There are many cases where the function we want to apply to our groups is not associative, and where the data for our groups might not always fit in memory. In some cases we might want to perform multiple associative functions at once over the same group, and not have to launch a parallel job for each of them.
The idea here is that it is possible to partition an RDD arbitrarily, and iterate over each partition’s data, sorted in a particular way. We then just need to “detect” when a group starts or ends. In order to make this easier, we created the following abstraction (full code in Github):
/** * The API version with secondary sort. * * @param rdd * a pair RDD that can be grouped by its key * @param secondarySort * a comparator to be applied over the values of each group * @param handler * the business logic to apply over each group * @return an rdd of the results of applying the groupByKey */ public static <G extends Comparable<G>, T, K> JavaRDD<K> groupByKeySecondarySort(JavaPairRDD<G, T> rdd, SerializableComparator<T> secondarySort, GroupByKeyHandler<G, T, K> handler) { JavaPairRDD<Tuple2<G, T>, Void> allInKey = rdd .mapToPair(tuple -> new Tuple2<Tuple2<G, T>, Void>(new Tuple2<>(tuple._1(), tuple._2()), Void.instance())); final int partitions = allInKey.partitions().size(); return allInKey.repartitionAndSortWithinPartitions(new Partitioner() { @Override public int getPartition(Object obj) { Tuple2<G, T> group = (Tuple2<G, T>) obj; return Math.abs(group._1().hashCode()) % partitions; } @Override public int numPartitions() { return partitions; } }, new GroupAndValueTupleComparator<>(secondarySort)) .mapPartitions(i -> new IteratorIterable<>(new GroupIterator<>(i, handler))); }
The code compiles for Java 8, but the same idea could be applied to Scala. What this code does, essentially:
- Accept a PairRDD with a key and a value.
- Create a new PairRDD where we put both the data and the key in a Tuple2 key.
- Repartition this RDD by the key element (group._1().hashCode()).
- Sort each partition by the key + a specific Comparator for the values (to achieve secondary sort).
- Return an Iterator to Spark that will hold the results of applying each group.
There are some tricks to it:
- We can’t return an Iterator to Spark, we are forced to return an Iterable due to this issue. We took the “IterableIterator” class from there.

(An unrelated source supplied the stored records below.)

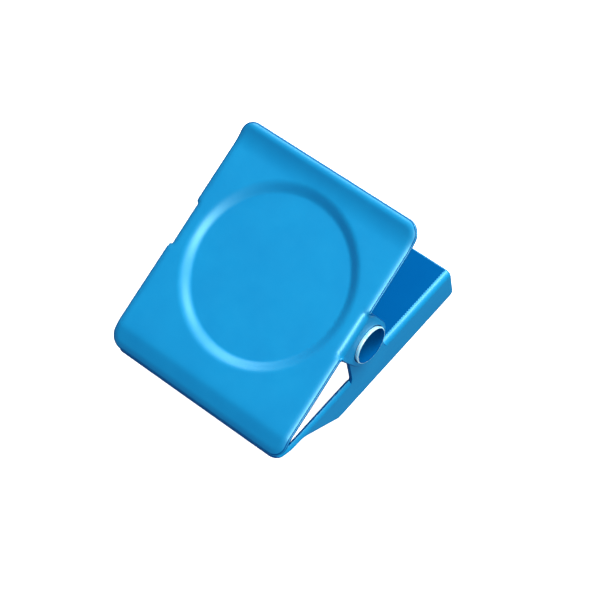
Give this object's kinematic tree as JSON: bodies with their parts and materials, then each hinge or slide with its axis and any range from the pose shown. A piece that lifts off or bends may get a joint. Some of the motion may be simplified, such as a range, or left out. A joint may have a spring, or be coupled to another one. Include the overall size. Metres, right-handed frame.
{
  "type": "spring clip clothespin",
  "caption": "Square pressed sheet-metal spring clip with a round recess in its front plate, side flanges, a hollow hinge tube, a torsion spring and a round magnet behind.",
  "frame": {"origin": "centre of the footprint, on the plane of the magnet's outer face, where the clip rests", "axes": "+X along the hinge, +Y from the jaw to the finger tabs, +Z from the magnet towards the front plate"},
  "size_m": [0.0308, 0.0366, 0.0242],
  "materials": {
    "blue_paint": "glossy blue paint on pressed steel",
    "spring_steel": "bright zinc-plated wire",
    "ferrite": "matt dark grey sintered ferrite",
    "adhesive": "cured clear epoxy"
  },
  "bodies": {
    "back": {"back_plate": "blue_paint", "hinge_tube": "blue_paint", "torsion_spring": "spring_steel", "magnet": "ferrite", "magnet_adhesive": "adhesive"},
    "front": {"front_plate": "blue_paint"}
  },
  "joints": [
    {"name": "jaw_hinge", "type": "hinge", "parent": "back", "child": "front", "pos_m": [0, 0.0006, 0.0112], "axis": [-1, 0, 0], "range_deg": [0, 36], "stiffness_Nm_per_rad": 0.12, "springref_deg": -45.84, "deforming": ["torsion_spring"]}
  ]
}
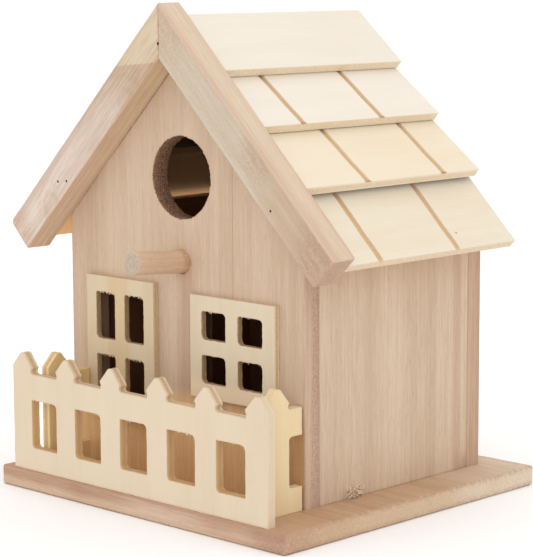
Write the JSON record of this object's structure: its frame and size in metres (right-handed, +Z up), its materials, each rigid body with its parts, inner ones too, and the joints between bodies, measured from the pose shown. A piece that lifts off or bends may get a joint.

- The Comparator we accept from the end user should be of a special kind we called “SerializableComparator”, so that we can safely ship it to Spark:
@FunctionalInterface public static interface SerializableComparator<G> extends Comparator<G>, Serializable { }
We can also provide a simpler version that doesn’t care about secondary sort – it will just call the previous method with a comparator that always returns 0:
public static <G extends Comparable<G>, T, K> JavaRDD<K> groupByKey(JavaPairRDD<G, T> rdd, GroupByKeyHandler<G, T, K> handler) { return groupByKeySecondarySort(rdd, (t1, t2) -> 0, handler); }
Finally, here’s an example on how this could be used. This code takes a RDD with a String group and an Integer value and returns a RDD with the String and its top N values:
List<Tuple2<String, Integer>> elements = Lists.newArrayList(); elements.add(new Tuple2<>("A", 5)); elements.add(new Tuple2<>("A", 6)); elements.add(new Tuple2<>("A", 9)); elements.add(new Tuple2<>("B", 10)); elements.add(new Tuple2<>("B", 6)); elements.add(new Tuple2<>("B", 20)); elements.add(new Tuple2<>("C", 10)); // ctx is a JavaSparkContext JavaRDD<Tuple2<String, Integer>> tuples = ctx.parallelize(elements, 1); JavaPairRDD<String, Integer> pairRdd = tuples.mapToPair(tuple -> tuple); final int topN = 2; // note how we sort by the value DESC via lambda (elem1, elem2) -> elem2.compareTo(elem1) JavaRDD<Tuple2<String, List<Integer>>> topElementsPerLetter = ScalableGroupByKey.groupByKeySecondarySort(pairRdd, (elem1, elem2) -> elem2.compareTo(elem1), (group, iterator) -> { List<Integer> topElements = new ArrayList<>(topN); while (iterator.hasNext()) { Integer el = iterator.next(); if(topElements.size() < topN) { topElements.add(el); } } return new Tuple2<>(group, topElements); });
This API has one important tradeoff: it still needs to keep in memory the result of the user code for every group, just because the result of processing a group has to be returned from the handler. For those cases where the output will be at least as big as the input, this abstraction makes not so much sense (it would be better to just use repartitionAndSortWithinPartitions followed by mapPartitions, manually). It could be possible to create another, more complicated abstraction that provides to the user both an Iterator over the group and an Emitter interface. But then the user code and the Iterator returned to Spark would need to run on different Threads, and communicate using a BlockingQueue. Obviously a much more complicated topic, out of the scope of this blog post.
This “hack” on top of current Spark’s API is meant to make things easier when iterating over big groups, but the proper solution will be provided eventually by the Spark API – tracked in this issue.